Thursday 25 April 2024

Reckless Clients and Double Standards

 

There isn’t a double standard so much as there is no standard for allies and clients at all.


by Daniel Larison 

Secretary Blinken made a claim yesterday that absolutely no one will believe:

“We apply the same standard to everyone,” Blinken said. “And that doesn’t change whether the country in question is an adversary, a competitor, a friend or an ally.”

Everyone can see that Blinken isn’t telling the truth. It’s a bit odd that top U.S. officials try to preserve the fiction that the U.S. holds allies and clients to the same standard that it uses for others. No one takes the story seriously, and it just prompts critics to call out the pointless lying.

It is obvious that allies and clients are given a free pass for things that would trigger condemnation, sanctions, or possibly even military action when others do them. The problem isn’t just that the U.S. lets allies and clients get away with more crimes, but that it simply refuses to impose significant penalties on them no matter what they do. There isn’t a double standard so much as there is no standard for allies and clients at all.

That is why the Saudis and the UAE could devastate Yemen with U.S. help for years and never have to worry that they might be jeopardizing their support from Washington.

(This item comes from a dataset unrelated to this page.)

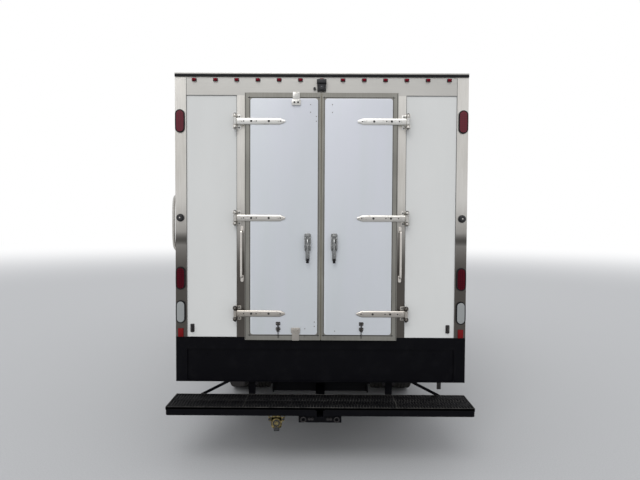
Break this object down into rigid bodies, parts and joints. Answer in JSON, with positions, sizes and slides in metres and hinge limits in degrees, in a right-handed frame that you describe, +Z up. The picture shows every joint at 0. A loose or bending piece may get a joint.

That is why the UAE can stoke civil wars in Africa and support forces committing genocide without fearing consequences from the U.S. And it’s why the Israeli government has been able to create a man-made famine and kill tens of thousands of civilians with its indiscriminate military campaign in Gaza. The clients are confident that the U.S. will never cut them off, and they know that they will never face any punishment from Washington, so they do whatever they want and expect the U.S. to rescue them if they get in over their heads.

Read the rest of the article at Eunomia

Daniel Larison is a contributing editor for Antiwar.com and maintains his own site at Eunomia. He is former senior editor at The American Conservative. He has been published in the New York Times Book Review, Dallas Morning News, World Politics Review, Politico Magazine, Orthodox Life, Front Porch Republic, The American Scene, and Culture11, and was a columnist for The Week. He holds a PhD in history from the University of Chicago, and resides in Lancaster, PA. Follow him on Twitter.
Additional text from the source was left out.